> _PROBLEM_
Each entry below must be repeated word for word.

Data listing
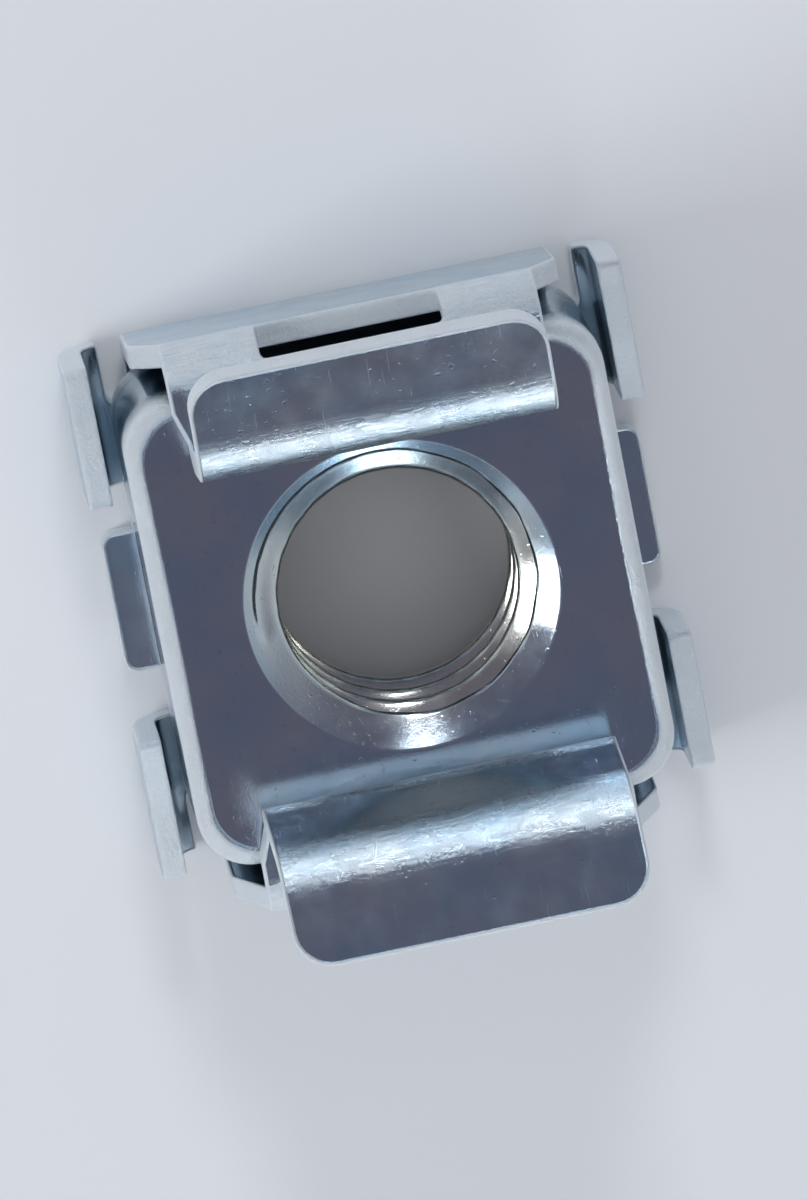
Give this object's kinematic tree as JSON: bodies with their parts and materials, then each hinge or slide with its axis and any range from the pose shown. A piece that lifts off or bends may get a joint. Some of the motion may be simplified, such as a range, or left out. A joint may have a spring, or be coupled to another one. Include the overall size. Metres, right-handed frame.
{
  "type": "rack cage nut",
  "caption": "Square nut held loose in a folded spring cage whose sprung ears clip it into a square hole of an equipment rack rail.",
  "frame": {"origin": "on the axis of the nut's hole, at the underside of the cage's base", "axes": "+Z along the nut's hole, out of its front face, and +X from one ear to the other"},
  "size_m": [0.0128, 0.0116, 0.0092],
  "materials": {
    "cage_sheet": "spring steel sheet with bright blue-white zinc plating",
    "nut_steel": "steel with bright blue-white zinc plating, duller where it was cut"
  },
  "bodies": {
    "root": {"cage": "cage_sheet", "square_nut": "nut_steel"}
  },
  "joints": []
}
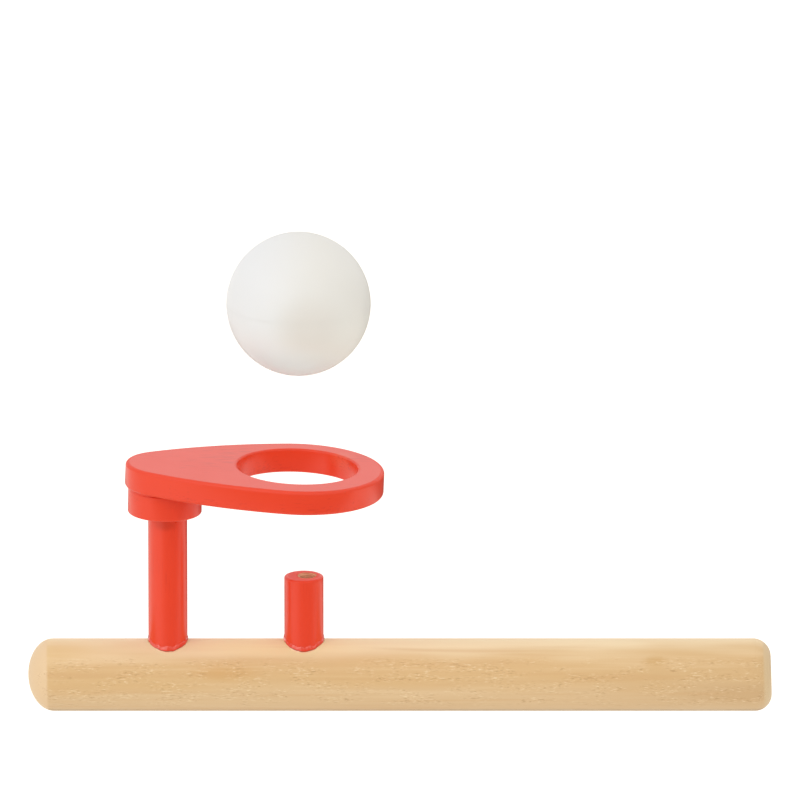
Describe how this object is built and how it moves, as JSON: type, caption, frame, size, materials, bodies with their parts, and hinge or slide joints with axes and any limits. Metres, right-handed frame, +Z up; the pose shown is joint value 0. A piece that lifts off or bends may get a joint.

> _EXERCISE SOLUTION_
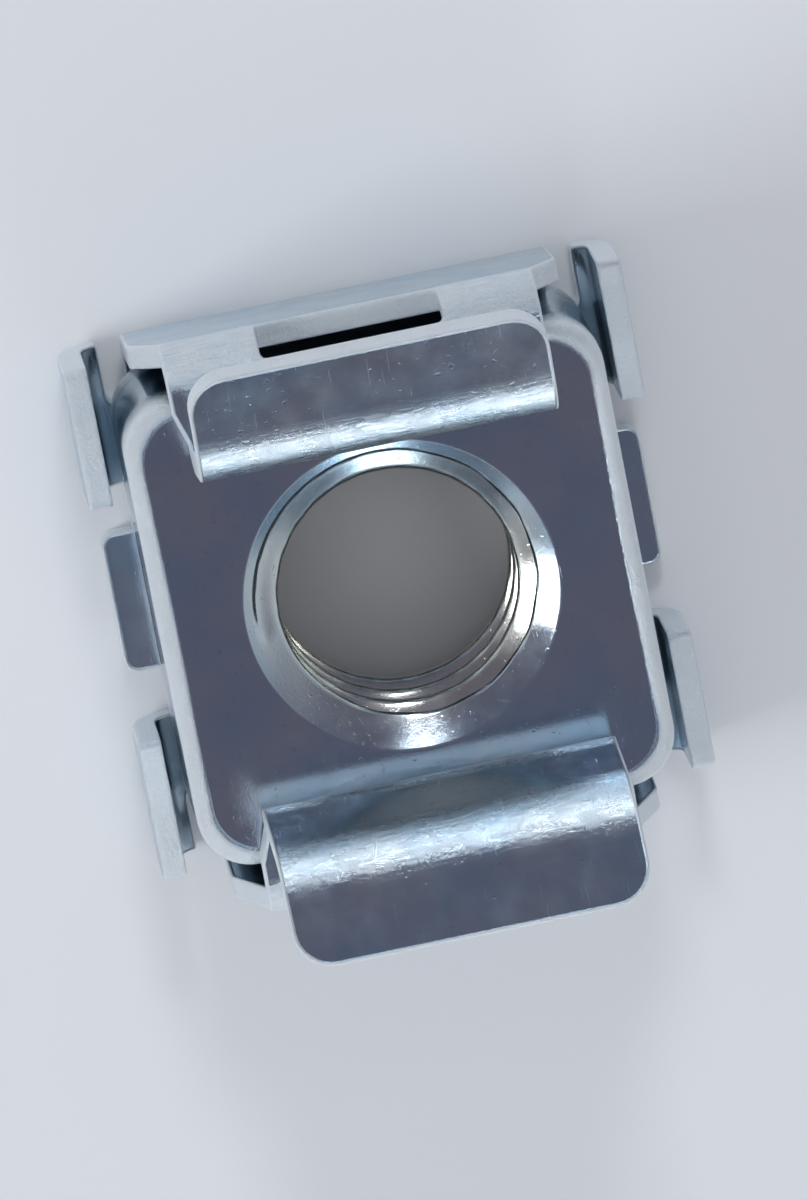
Give this object's kinematic tree as JSON: bodies with their parts and materials, then each hinge or slide with its axis and any range from the pose shown. A piece that lifts off or bends may get a joint. Some of the motion may be simplified, such as a range, or left out. A joint may have a spring, or be coupled to another one. Include the overall size. Metres, right-handed frame.
{
  "type": "rack cage nut",
  "caption": "Square nut held loose in a folded spring cage whose sprung ears clip it into a square hole of an equipment rack rail.",
  "frame": {"origin": "on the axis of the nut's hole, at the underside of the cage's base", "axes": "+Z along the nut's hole, out of its front face, and +X from one ear to the other"},
  "size_m": [0.0128, 0.0116, 0.0092],
  "materials": {
    "cage_sheet": "spring steel sheet with bright blue-white zinc plating",
    "nut_steel": "steel with bright blue-white zinc plating, duller where it was cut"
  },
  "bodies": {
    "root": {"cage": "cage_sheet", "square_nut": "nut_steel"}
  },
  "joints": []
}
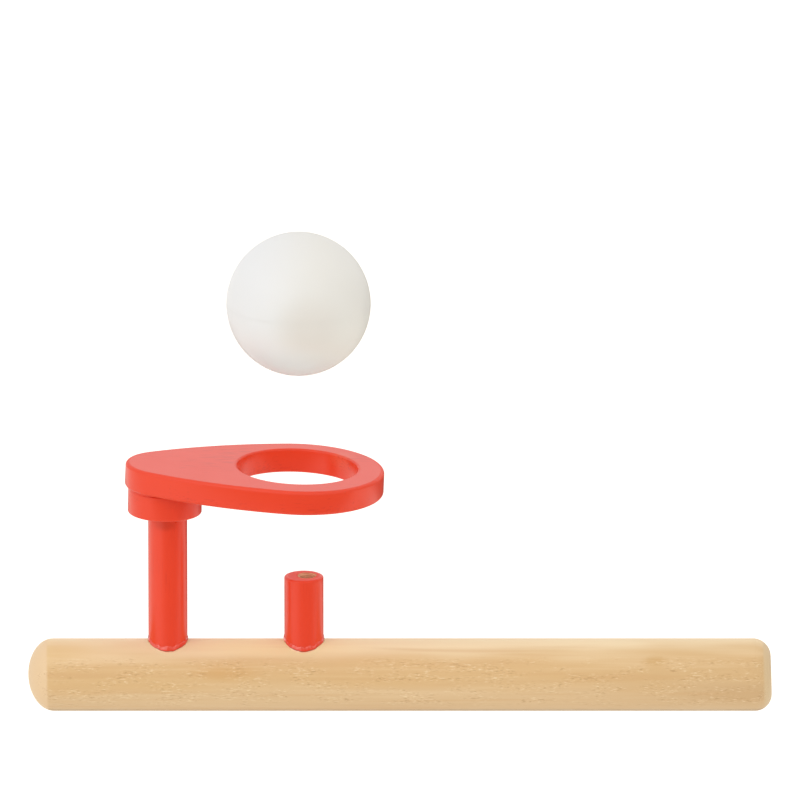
Describe how this object is built and how it moves, as JSON: type, caption, frame, size, materials, bodies with their parts, and hinge or slide joints with axes and any limits. Metres, right-handed frame, +Z up; the pose shown is joint value 0. A piece that lifts off or bends may get a joint.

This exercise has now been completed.